For the material Na-exchanged with a 2N NaCl solution, the results obtained show that: The metal cation exchange equilibrium relationships are better described by the Langmuir isotherm than by the Freundlich isotherm and denotes that adsorption is multilayer and that there is surface heterogeneity in the adsorbent (25).
This can be explained by the fact that during pretreatment of the zeolite material with a strongly alkaline solution (2N NaCl) the ions present are replaced by Na in the exchange sites. Subsequently, when the Na-exchanged material comes into contact with solutions containing bivalent metal cations, exchange occurs more readily with Na and greater exchange capacity is achieved for lower cation concentrations in the starting solution. Only for NH4 + did the Freundlich isotherm provide a better correlation with the experimental results. For this cation, the selectivity of the zeolite is strong due to the lower hydrated ionic radius that it presents. Petrous [26] (cited by Santiago [27, p. 14]) confirmed that selectivity of clinoptilolite is higher for NH4 + due to its lower hydrated radius ion 3.3 Å. Similarly to the untreated zeolitic material, the Na-exchanged zeolite also exhibits different selectivity in the order: Pb+2> Cd+2> Zn+2> Cu+2> Mn+2> NH4 +, though in this case the positions of Cu+2 and Zn+2 are inverted.
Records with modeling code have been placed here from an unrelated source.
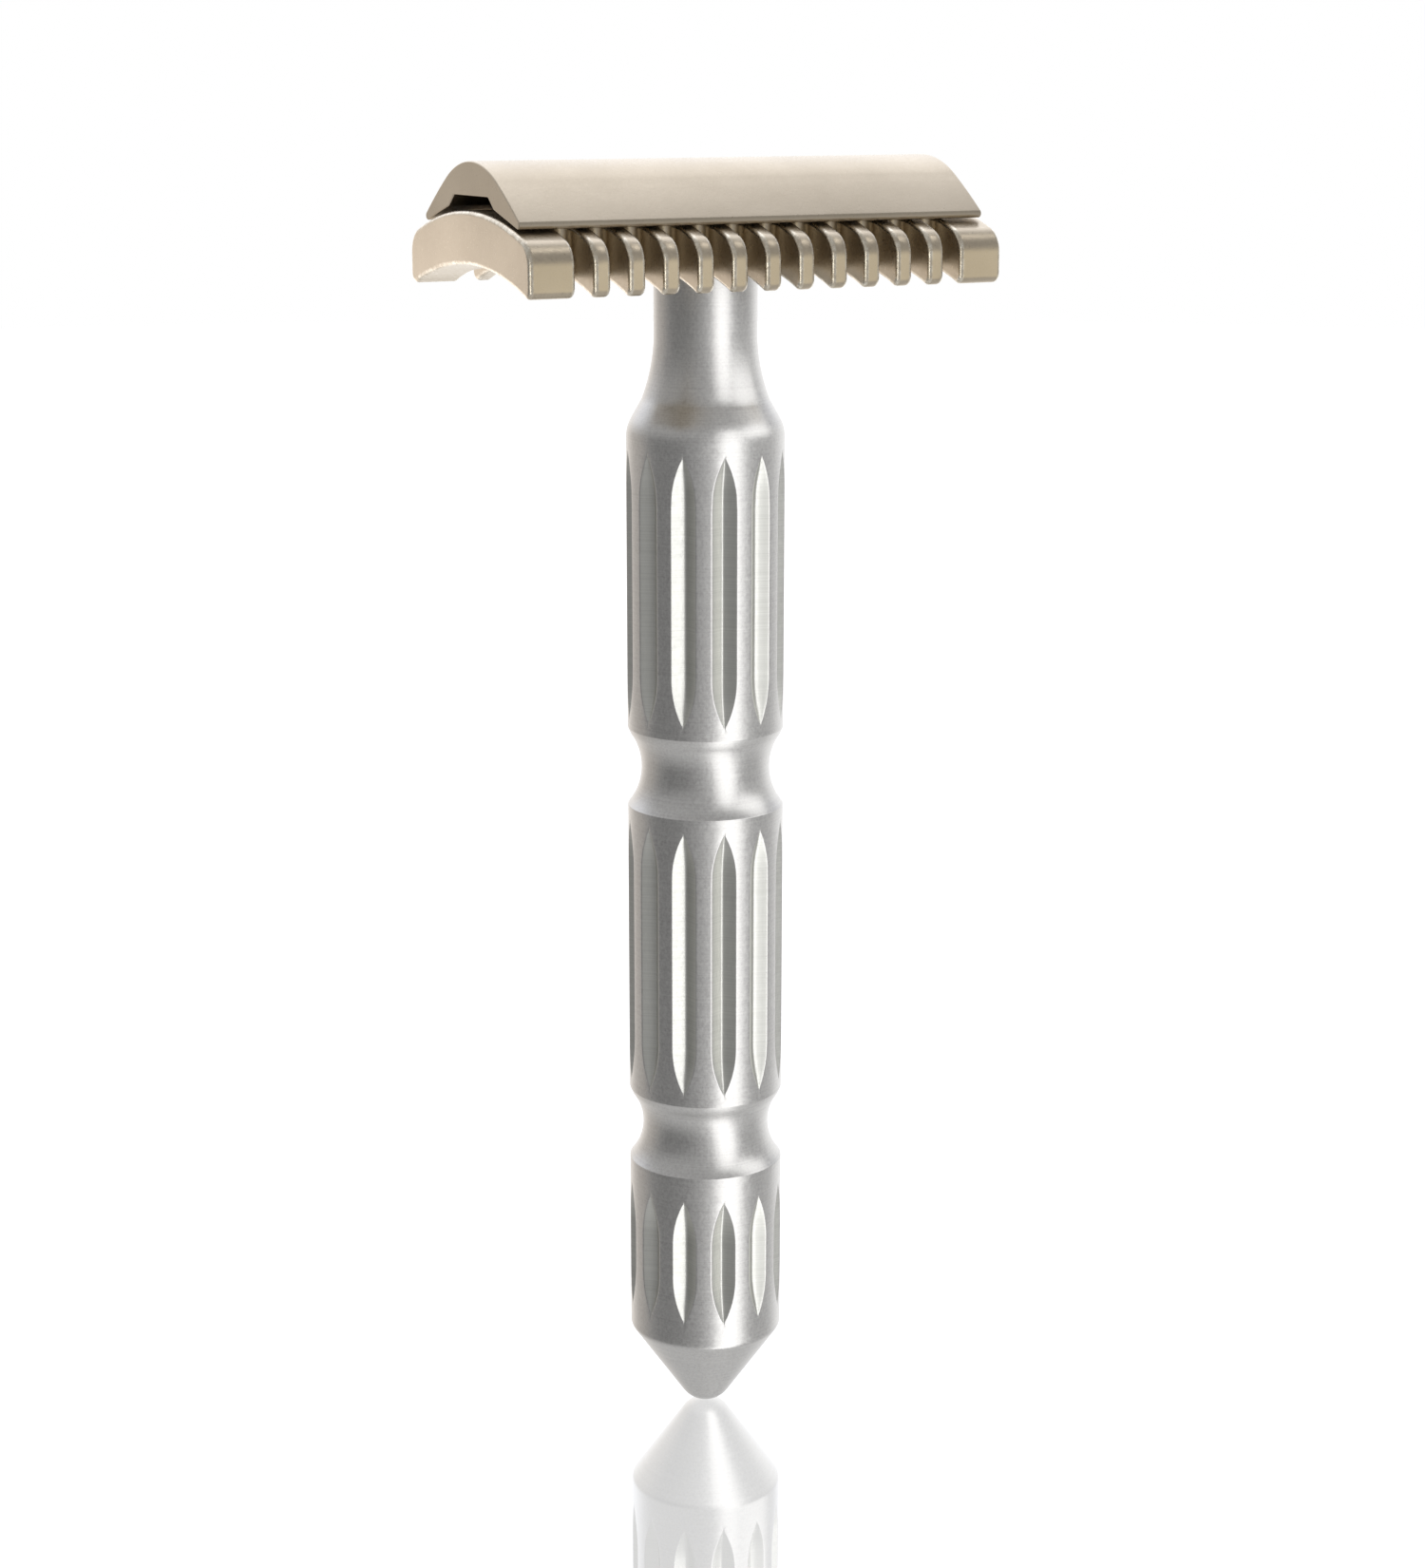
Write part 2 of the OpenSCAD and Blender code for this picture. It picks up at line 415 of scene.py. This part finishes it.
def ring_angles(z):
    """Angles of all the columns around the handle at a height."""
    half = column_angles(z)
    one = [-a for a in reversed(half)] + [0] + half
    step = 2 * math.pi / FLUTE_COUNT
    ring = []
    for i in range(FLUTE_COUNT):
        middle = FLUTE_START + i * step
        ring += [middle + a for a in one] + [middle + step / 2]
    return ring


def edge_radius(z):
    """Radius of a turned edge at a height: crisp, but soft under the flare and over the cone."""
    near = 0.5
    if abs(z - FLARE_Z) < near:
        return 3.5
    return 0.8 if abs(z - BAND_LOW_Z) < near else 0.1


def row_length(z):
    """Longest step between the mesh's rows at a height: finest where the flutes run out."""
    runout = FLUTE_RUNOUT + 0.2
    for low, high in FLUTE_SPANS:
        if low - 0.2 < z < low + runout or high - runout < z < high + 0.2:
            return 0.22
        if low <= z <= high:
            return 1.4
    return 0.5


def thread_height(z, angle):
    """From 0 at a thread's root to 1 at its crest, for a right-hand thread about +Z."""
    turn = (z / STUD_PITCH - angle / (2 * math.pi)) % 1
    flank = 1 - abs(2 * turn - 1)
    return min(max((flank - 0.125) / 0.75, 0), 1)


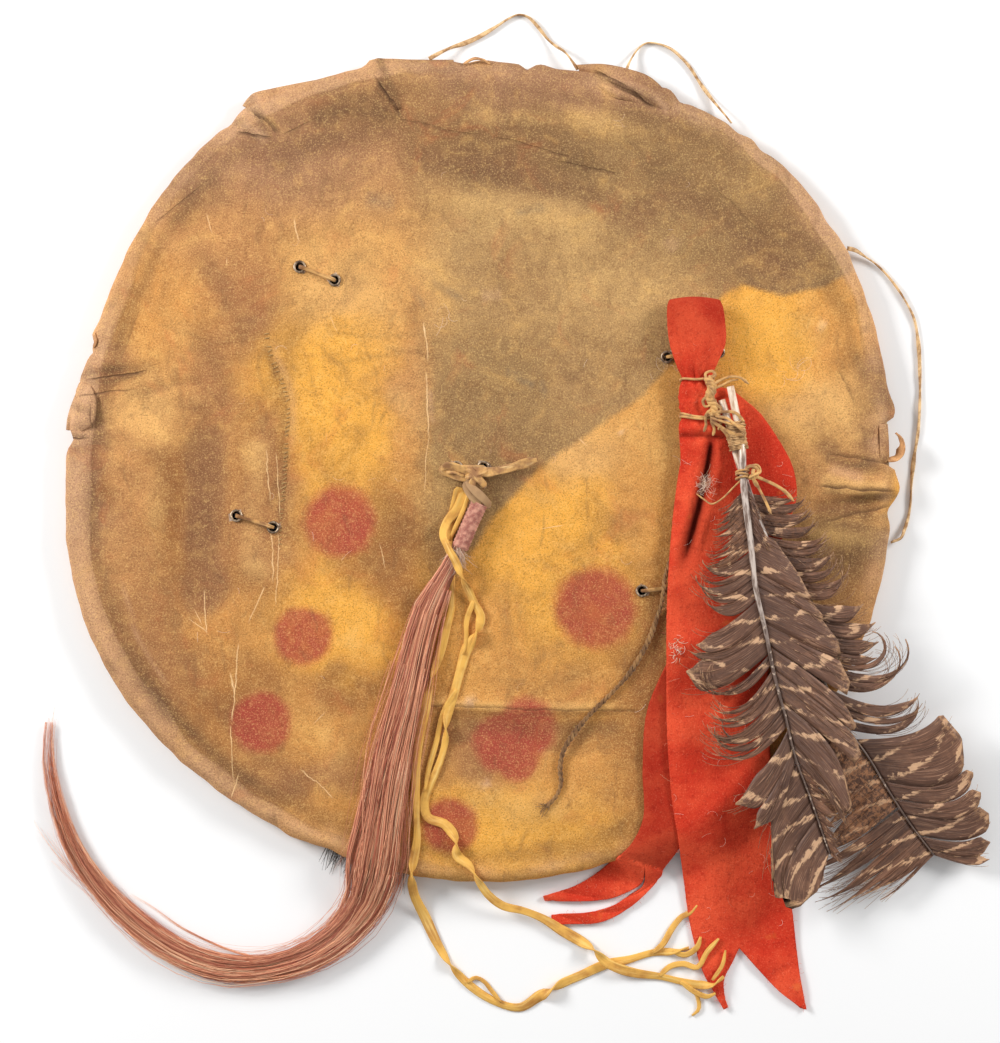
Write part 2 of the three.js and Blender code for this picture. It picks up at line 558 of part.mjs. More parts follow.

Further investigation is warranted to explain this behavior, which can presumably be attributed to changes in the properties of the Na-exchanged material. Under the same operating conditions, the Na-exchanged material proved to be more effective in removing the cations than the untreated material. As an example, for a cation concentration of 1000 mg/L in the feed solution, uptake by the Na-exchanged material was 32%, 55%, 47%, 25%, 53% and 42% higher for NH4 +, Pb+2, Cd+2, Cu+2, Zn+2 and Mn+2 respectively than the untreated material. The improvement of the Na-exchanged removal capacity can be explained by the enrichment of Na+ cations on the natural material and create new available sites and that are accessible for incoming cations [27].
CONCLUSIONS
The mineralogical investigation carried out on a sample of zeolite material, revealed the presence of zeolite minerals such as heulandite and mordenite along with smectite, quartz, cristobalite and feldspar.
Laboratory tests showed the material to exhibit good cation exchange capacity towards the ions examined in the order: Pb+2> Cd+2> Cu+2> Zn+2> Mn+2> NH4 +. Pre-treating the material with a NaCl solution significantly increases the adsorption capacity for all the tested ions. In light of the encouraging results obtained and the need to extend the investigation to representative samples of the area as a whole, it is recommended that prospection be continued so as to determine more accurately the actual size and characteristics of the deposit with a view to its industrial exploitation.